Even with the clarity that Brueggemann brings to his modern day application of the prophesy of Jeremiah, it is dealing with real life as real life is and so the more exigent and important the points is, the harder the issues of effecting its application will be.   The Prophets didn't tend to handle the easy cases, they go where no sociologist would dare to tread or, really, in places it would never occur to them existed.  Make that count twice for the Court as it is filled with its credentialed expertise well trained in the maintenance of privilege and exclusion and putting it in the language of even-handedness and non-preference and "color-blindness."  

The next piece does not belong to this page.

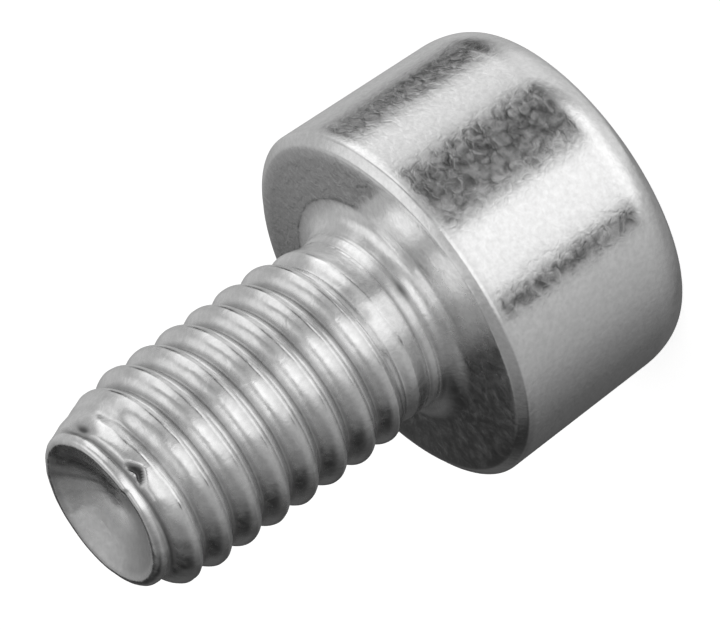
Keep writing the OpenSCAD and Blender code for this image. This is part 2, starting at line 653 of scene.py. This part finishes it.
def math_node(tree, operation, first, second=None, third=None):
    """A math node; its inputs are output sockets or numbers. Returns its output socket."""
    node = tree.nodes.new("ShaderNodeMath")
    node.operation = operation
    for socket, value in zip(node.inputs, (first, second, third)):
        if isinstance(value, (int, float)):
            socket.default_value = value
        elif value is not None:
            tree.links.new(value, socket)
    return node.outputs[0]


def mapped(tree, value, source, target=(0, 1), smooth=False):
    """A clamped map from the source range to the target range. Returns its output socket."""
    node = tree.nodes.new("ShaderNodeMapRange")
    node.interpolation_type = "SMOOTHSTEP" if smooth else "LINEAR"
    node.inputs["From Min"].default_value = source[0]
    node.inputs["From Max"].default_value = source[1]
    node.inputs["To Min"].default_value = target[0]
    node.inputs["To Max"].default_value = target[1]
    tree.links.new(value, node.inputs["Value"])
    return node.outputs["Result"]


def noise_node(tree, scale, detail, distortion=0):
    """Noise in the object's own space. Returns its output socket."""
    place = tree.nodes.new("ShaderNodeTexCoord")
    node = tree.nodes.new("ShaderNodeTexNoise")
    node.inputs["Scale"].default_value = scale
    node.inputs["Detail"].default_value = detail
    node.inputs["Distortion"].default_value = distortion
    tree.links.new(place.outputs["Object"], node.inputs["Vector"])
    return node.outputs["Fac"]


def make_finish():
    """Bright zinc: finely mottled, darkened by painted shade and made rougher where the vertex
    attribute says so.
    """
    material = bpy.data.materials.new("bright_zinc")
    material.use_nodes = True
    tree = material.node_tree
    shader = tree.nodes["Principled BSDF"]
    shader.inputs["Metallic"].default_value = 1
    shade_and_dullness = tree.nodes.new("ShaderNodeAttribute")
    shade_and_dullness.attribute_name = "shade_and_dullness"
    worms = noise_node(tree, WORM_SCALE, WORM_DETAIL, WORM_DISTORTION)
    clouds = noise_node(tree, CLOUD_SCALE, CLOUD_DETAIL)
    zinc = tree.nodes.new("ShaderNodeMix")
    zinc.data_type = "RGBA"
    zinc.inputs["A"].default_value = grey(ZINC_TINTS[0])
    zinc.inputs["B"].default_value = grey(ZINC_TINTS[1])
    tree.links.new(mapped(tree, clouds, CLOUD_RANGE), zinc.inputs["Factor"])
    color = tree.nodes.new("ShaderNodeMix")
    color.data_type = "RGBA"
    # The vertex attribute's painted shade mixes the zinc towards the dark tint
    color.inputs["B"].default_value = grey(PAINTED_SHADE_TINT)
    tree.links.new(shade_and_dullness.outputs["Fac"], color.inputs["Factor"])
    tree.links.new(zinc.outputs["Result"], color.inputs["A"])
    tree.links.new(color.outputs["Result"], shader.inputs["Base Color"])
    rough = mapped(tree, worms, WORM_RANGE, ROUGHNESS)
    dull = math_node(tree, "MULTIPLY_ADD", shade_and_dullness.outputs["Fac"], DULLNESS_ROUGHNESS, rough)
    tree.links.new(dull, shader.inputs["Roughness"])
    bump = tree.nodes.new("ShaderNodeBump")
    bump.inputs["Distance"].default_value = BUMP_DISTANCE
    bump.inputs["Strength"].default_value = 1
    tree.links.new(worms, bump.inputs["Height"])
    tree.links.new(bump.outputs["Normal"], shader.inputs["Normal"])
    return material


def make_stage(name, mesh, material):
    """A floor or backdrop object from a bmesh."""
    data = bpy.data.meshes.new(name)
    mesh.to_mesh(data)
    mesh.free()
    data.materials.append(material)
    thing = bpy.data.objects.new(name, data)
    bpy.context.scene.collection.objects.link(thing)
    return thing


def make_floor():
    """White paper: it glows for the camera alone, and darkens where the screw shades it."""
    material = bpy.data.materials.new("floor_white")
    material.use_nodes = True
    tree = material.node_tree
    tree.nodes.clear()
    paper = tree.nodes.new("ShaderNodeBsdfDiffuse")
    paper.inputs["Color"].default_value = grey(FLOOR_PAPER)
    glow = tree.nodes.new("ShaderNodeEmission")
    path = tree.nodes.new("ShaderNodeLightPath")
    strength = math_node(tree, "MULTIPLY", path.outputs["Is Camera Ray"], FLOOR_GLOW)
    tree.links.new(strength, glow.inputs["Strength"])
    add = tree.nodes.new("ShaderNodeAddShader")
    output = tree.nodes.new("ShaderNodeOutputMaterial")
    tree.links.new(paper.outputs[0], add.inputs[0])
    tree.links.new(glow.outputs[0], add.inputs[1])
    tree.links.new(add.outputs[0], output.inputs["Surface"])
    mesh = bmesh.new()
    bmesh.ops.create_grid(mesh, x_segments=8, y_segments=8, size=FLOOR_HALF_M)
    floor = make_stage("floor", mesh, material)
    floor.location.z = -FLOOR_GAP * MM
    floor.visible_glossy = False
    floor.visible_shadow = False


def tent_band(tree, turn, stops):
    """Brightness round the tent from a list of (degrees, level)."""
    ramp = tree.nodes.new("ShaderNodeValToRGB")
    elements = ramp.color_ramp.elements
    elements.remove(elements[1])
    for index, (degrees, level) in enumerate(stops):
        place = (degrees + 180) / 360
        stop = elements[0] if index == 0 else elements.new(place)
        stop.position = place
        stop.color = grey(level)
    tree.links.new(turn, ramp.inputs["Fac"])
    return ramp.outputs["Color"]


def blend_levels(tree, share, first, second):
    """Mix two brightness sockets."""
    gap = math_node(tree, "SUBTRACT", second, first)
    return math_node(tree, "MULTIPLY_ADD", gap, share, first)


def make_tent():
    """A glowing tent round the screw, which lights it and is what its metal reflects."""
    material = bpy.data.materials.new("light_tent")
    material.use_nodes = True
    tree = material.node_tree
    tree.nodes.clear()
    place = tree.nodes.new("ShaderNodeTexCoord")
    unit = tree.nodes.new("ShaderNodeVectorMath")
    unit.operation = "NORMALIZE"
    split = tree.nodes.new("ShaderNodeSeparateXYZ")
    tree.links.new(place.outputs["Object"], unit.inputs[0])
    tree.links.new(unit.outputs[0], split.inputs[0])
    x, y, z = split.outputs
    angle = math_node(tree, "ARCTAN2", x, math_node(tree, "MULTIPLY", y, -1))
    turn = mapped(tree, angle, (-math.pi, math.pi))
    level = tent_band(tree, turn, TENT[0][1])
    for (height, _), (next_height, stops) in zip(TENT, TENT[1:]):
        layer = tent_band(tree, turn, stops)
        share = mapped(tree, z, (height, next_height), smooth=True)
        level = blend_levels(tree, share, level, layer)
    glow = tree.nodes.new("ShaderNodeEmission")
    tree.links.new(level, glow.inputs["Strength"])
    output = tree.nodes.new("ShaderNodeOutputMaterial")
    tree.links.new(glow.outputs[0], output.inputs["Surface"])
    mesh = bmesh.new()
    bmesh.ops.create_icosphere(mesh, subdivisions=4, radius=TENT_RADIUS_M)
    tent = make_stage("light_tent", mesh, material)
    tent.visible_camera = False


def make_world():
    world = bpy.data.worlds.new("white")
    bpy.context.scene.world = world
    world.use_nodes = True
    world.node_tree.nodes["Background"].inputs["Color"].default_value = grey(1)


def make_camera():
    """The photo's view, rolled and shifted so that the bearing face lands on BEARING_PIXEL."""
    data = bpy.data.cameras.new("camera")
    camera = bpy.data.objects.new("camera", data)
    bpy.context.scene.collection.objects.link(camera)
    bpy.context.scene.camera = camera
    data.sensor_width = SENSOR_MM
    data.lens = PIXELS_PER_MM * VIEW_DISTANCE * SENSOR_MM / FRAME_W
    data.clip_start, data.clip_end = CLIP_M
    tilt = Matrix.Rotation(math.radians(90) - VIEW_ELEVATION, 4, "X")
    turn = tilt @ Matrix.Rotation(-VIEW_ROLL, 4, "Z")
    across = (BEARING_PIXEL[0] - FRAME_W / 2) / PIXELS_PER_MM
    down = (BEARING_PIXEL[1] - FRAME_H / 2) / PIXELS_PER_MM
    target = Vector((across, -down, -VIEW_DISTANCE)) * MM
    centre = Vector((0, 0, BEARING_Z * MM))
    camera.matrix_world = Matrix.Translation(centre - turn.to_3x3() @ target) @ turn


make_camera()
screw = make_screw()
screw.data.materials.append(make_finish())
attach(screw, "root")
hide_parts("screw")
make_floor()
make_tent()
make_world()
bpy.context.scene.view_settings.view_transform = "Standard"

A note to those who will, certainly, claim that when Jeremiah is speaking, he's being racially, ethnically and religiously exclusive, the popular atheist slam of the Jewish Prophets, including Jesus that they didn't intend for their best teachings to extend past their own People that The Law is explicit that when an outsider dwells among the Children of Israel, they are bound by the Law to treat them as they would treat each other.


When an alien resides with you in your land, you shall not oppress the alien.  The alien who resides with you shall be to you as the citizen among you; you shall love the alien as yourself, for you were aliens in the land of Egypt: I am the Lord your God.
Leviticus: 33-34

Leviticus also says:

You shall have one law for the alien and for the citizen: for I am the Lord your God. 
24:22

and:

When you reap the harvest of your land, you shall not reap to the very edges of your field, or gather the gleanings of your harvest. You shall not strip your vineyard bare, or gather the fallen grapes of your vineyard; you shall leave them for the poor and the alien: I am the Lord your God.
19: 9-10

I know all the common atheist angles on these things, they repeat them often enough so I'll know.  

I will point out that all of those professed Christians who act as I noted above, they are in violation of The Law, something which concentrating on the Big Ten allows them to get away with.   Of course, the law of the United States doesn't contain such commandments, it being secular and whatever the Supreme Court says it is.